In Invisible Man, Ellison explores how systems — social, political, and economic — can render individuals invisible. This invisibility is not literal, but structural. It manifests in stereotypes, institutional barriers, and the inability of dominant systems to fully see or account for the complexity of marginalized lives.
This leads to a broader framework:
Identity shapes access to power.
Ellison's work suggests that economic systems are not purely transactional; they are also interpretive. Who is seen as capable, trustworthy, or valuable affects access to opportunity. Invisibility distorts these perceptions, limiting agency even when formal rights exist.
He also critiques ideological simplification. Ellison was skeptical of systems — whether political movements or economic theories — that reduce individuals to categories or abstractions. He argued that such frameworks, even when well-intentioned, can reproduce forms of invisibility by failing to account for lived complexity.
This reflects a distinct model: participation through recognition and narrative. Economic democracy, in this framework, requires more than access or redistribution.

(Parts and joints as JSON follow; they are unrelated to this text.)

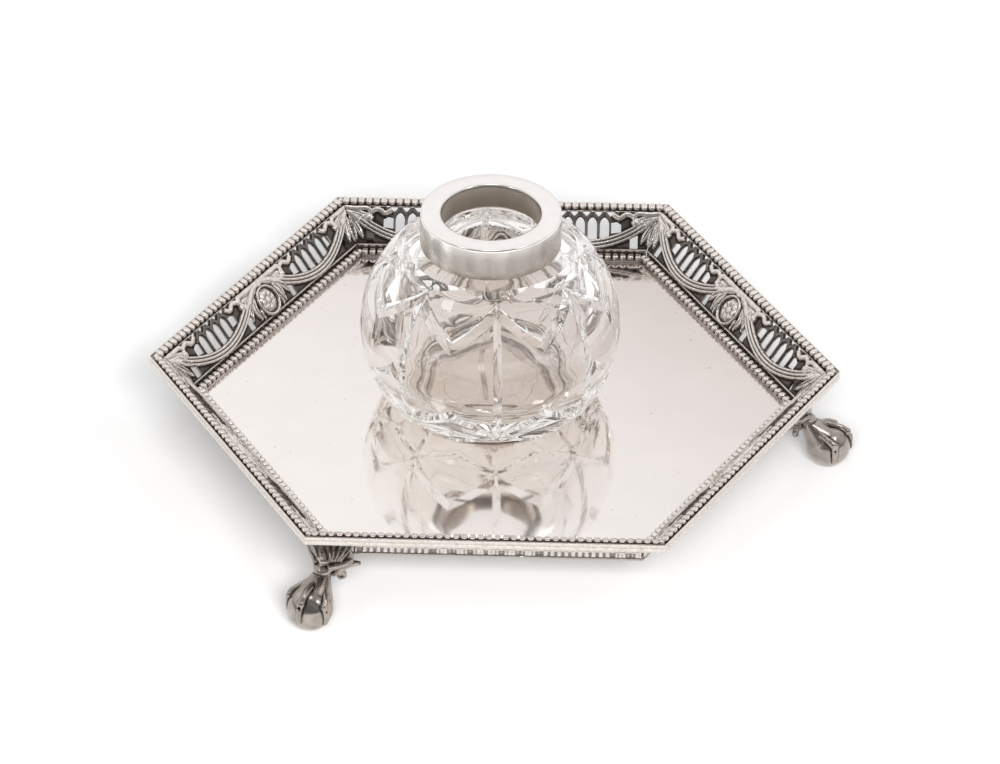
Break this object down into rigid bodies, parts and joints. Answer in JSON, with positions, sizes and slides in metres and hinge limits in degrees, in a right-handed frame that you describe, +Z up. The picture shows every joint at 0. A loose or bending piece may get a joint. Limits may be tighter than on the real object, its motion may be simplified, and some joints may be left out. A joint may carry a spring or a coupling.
{
  "type": "desk inkstand",
  "caption": "Hexagonal footed desk tray with a pierced gallery and pearl edging, carrying a loose cut-glass ink bottle with a silver collar.",
  "frame": {"origin": "middle of the stand's plan, on the table top", "axes": "+Z up, +X towards the single right foot, +Y towards the back edge"},
  "size_m": [0.2086, 0.1852, 0.0838],
  "materials": {
    "floor_silver": "mirror-polished silver",
    "gallery_silver": "cast and chased silver, oxidised in the hollows",
    "rim_silver": "polished silver",
    "upper_pearl_silver": "polished silver, oxidised between the pearls",
    "lower_pearl_silver": "polished silver, oxidised between the pearls",
    "foot_silver": "cast silver, oxidised in the hollows",
    "cut_glass": "clear cut lead crystal",
    "collar_silver": "polished silver, lightly tarnished inside",
    "plaster": "matte plaster"
  },
  "bodies": {
    "tray": {"tray_floor": "floor_silver", "gallery_panel_right_back": "gallery_silver", "gallery_panel_back": "gallery_silver", "gallery_panel_left_back": "gallery_silver", "gallery_panel_left_front": "gallery_silver", "gallery_panel_front": "gallery_silver", "gallery_panel_right_front": "gallery_silver", "rim_moulding_right_back": "rim_silver", "rim_moulding_back": "rim_silver", "rim_moulding_left_back": "rim_silver", "rim_moulding_left_front": "rim_silver", "rim_moulding_front": "rim_silver", "rim_moulding_right_front": "rim_silver", "upper_beading_right_back": "upper_pearl_silver", "upper_beading_back": "upper_pearl_silver", "upper_beading_left_back": "upper_pearl_silver", "upper_beading_left_front": "upper_pearl_silver", "upper_beading_front": "upper_pearl_silver", "upper_beading_right_front": "upper_pearl_silver", "lower_beading_right_back": "lower_pearl_silver", "lower_beading_back": "lower_pearl_silver", "lower_beading_left_back": "lower_pearl_silver", "lower_beading_left_front": "lower_pearl_silver", "lower_beading_front": "lower_pearl_silver", "lower_beading_right_front": "lower_pearl_silver", "foot_right": "foot_silver", "foot_left_back": "foot_silver", "foot_left_front": "foot_silver"},
    "bottle": {"glass_bottle": "cut_glass", "collar": "collar_silver", "plaster_ring": "plaster"}
  },
  "joints": [
    {"name": "bottle_lift", "type": "slide", "parent": "tray", "child": "bottle", "axis": [0, 0, 1], "range_m": [0, 0.08]}
  ]
}
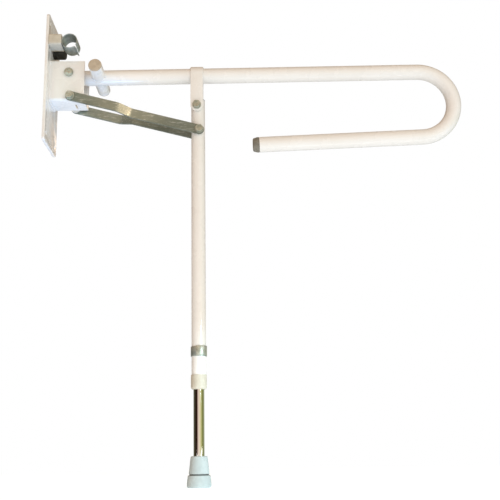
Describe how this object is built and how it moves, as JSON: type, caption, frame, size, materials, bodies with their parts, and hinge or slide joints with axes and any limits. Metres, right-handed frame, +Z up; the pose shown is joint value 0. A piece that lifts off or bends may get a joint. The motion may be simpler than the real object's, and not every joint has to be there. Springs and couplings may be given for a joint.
{
  "type": "toilet safety rail",
  "caption": "Wall-hinged fold-up toilet grab rail on a linked drop leg with an adjustable rubber foot and a parking clip.",
  "frame": {"origin": "centre of the wall plate's back face", "axes": "+X away from the wall along the lowered rail, +Z up along the leg, +Y across the rail, away from the parking clip"},
  "size_m": [0.7781, 0.114, 0.86],
  "materials": {
    "white_powder_coat": "gloss",
    "strut_paint": "satin",
    "zinc_plate": "satin",
    "spring_steel": "satin",
    "chrome_plate": "mirror",
    "beige_plastic": "matte",
    "warm_grey_plastic": "matte",
    "dark_grey_plastic": "matte",
    "nylon": "matte",
    "foot_rubber": "matte",
    "black_rubber": "matte"
  },
  "bodies": {
    "wall_bracket": {"wall_plate": "white_powder_coat", "hinge_channel": "white_powder_coat", "clip_standoff": "warm_grey_plastic", "parking_clip": "spring_steel", "clip_screw": "zinc_plate", "rail_buffer": "black_rubber", "rail_pivot_bolt": "zinc_plate", "rail_pivot_nut": "zinc_plate", "rail_pivot_washer_near": "zinc_plate", "rail_pivot_washer_far": "zinc_plate", "strut_pivot_bolt": "zinc_plate", "strut_pivot_nut": "zinc_plate", "strut_pivot_washer_near": "zinc_plate", "strut_pivot_washer_far": "zinc_plate", "strut_pivot_spacer_near": "nylon", "strut_pivot_spacer_far": "nylon"},
    "rail": {"rail_tube": "white_powder_coat", "rail_pivot_bush": "zinc_plate", "rail_end_cap": "dark_grey_plastic", "park_stub_near": "white_powder_coat", "park_stub_far": "white_powder_coat", "park_stub_cap_near": "beige_plastic", "park_stub_cap_far": "beige_plastic", "leg_hanger": "white_powder_coat", "leg_pivot_bolt": "zinc_plate", "leg_pivot_nut": "zinc_plate", "leg_pivot_washer_near": "zinc_plate", "leg_pivot_washer_far": "zinc_plate", "leg_pivot_spacer_near": "nylon", "leg_pivot_spacer_far": "nylon"},
    "struts": {"strut_near": "strut_paint", "strut_far": "strut_paint"},
    "leg": {"leg_tube": "white_powder_coat", "leg_top_plug": "dark_grey_plastic", "leg_pivot_bush": "zinc_plate", "strut_leg_bolt": "zinc_plate", "strut_leg_nut": "zinc_plate", "strut_leg_washer_near": "zinc_plate", "strut_leg_washer_far": "zinc_plate", "strut_leg_spacer_near": "nylon", "strut_leg_spacer_far": "nylon", "leg_end_bush": "warm_grey_plastic"},
    "height_clip": {"height_clip": "spring_steel"},
    "inner_leg": {"inner_tube": "chrome_plate", "inner_tube_glide": "nylon", "foot_ferrule": "foot_rubber", "foot_disc": "zinc_plate"}
  },
  "joints": [
    {"name": "rail_fold", "type": "hinge", "parent": "wall_bracket", "child": "rail", "pos_m": [0.04, 0, 0.0155], "axis": [0, -1, 0], "range_deg": [0, 85]},
    {"name": "strut_swing", "type": "hinge", "parent": "wall_bracket", "child": "struts", "pos_m": [0.0445, 0, -0.033], "axis": [0, -1, 0], "range_deg": [0, 85]},
    {"name": "leg_swing", "type": "hinge", "parent": "rail", "child": "leg", "pos_m": [0.2775, 0, -0.047], "axis": [0, -1, 0], "range_deg": [-85, 0]},
    {"name": "height_clip_pull", "type": "slide", "parent": "leg", "child": "height_clip", "axis": [0, -1, 0], "range_m": [0, 0.01]},
    {"name": "leg_extend", "type": "slide", "parent": "leg", "child": "inner_leg", "axis": [0, 0, 1], "range_m": [-0.05, 0.05]}
  ],
  "couplings": [
    {"joint": "strut_swing", "follows": "rail_fold", "ratio": 1},
    {"joint": "leg_swing", "follows": "rail_fold", "ratio": -1}
  ]
}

It requires that individuals be fully seen — within institutions, markets, and public life. Narrative, culture, and representation become central to how economic agency is realized.
Supporters see Ellison as a profound interpreter of American identity.
They argue that his work reveals the limitations of systems that claim universality while failing to account for difference. By foregrounding invisibility, Ellison highlights the gap between formal inclusion and lived experience. From this perspective, economic democracy must address both material and perceptual dimensions of inequality.
Critics, however, note the indirectness of his approach.
Ellison does not propose specific economic policies or institutional reforms. His work operates at the level of narrative and perception, leaving open the question of how these insights translate into structural change.
A deeper critique focuses on integration. How can systems move from formal inclusion to genuine recognition? What mechanisms ensure that diverse experiences are reflected in decision-making and resource allocation? And how do narratives shape economic outcomes in ways that are difficult to measure or regulate?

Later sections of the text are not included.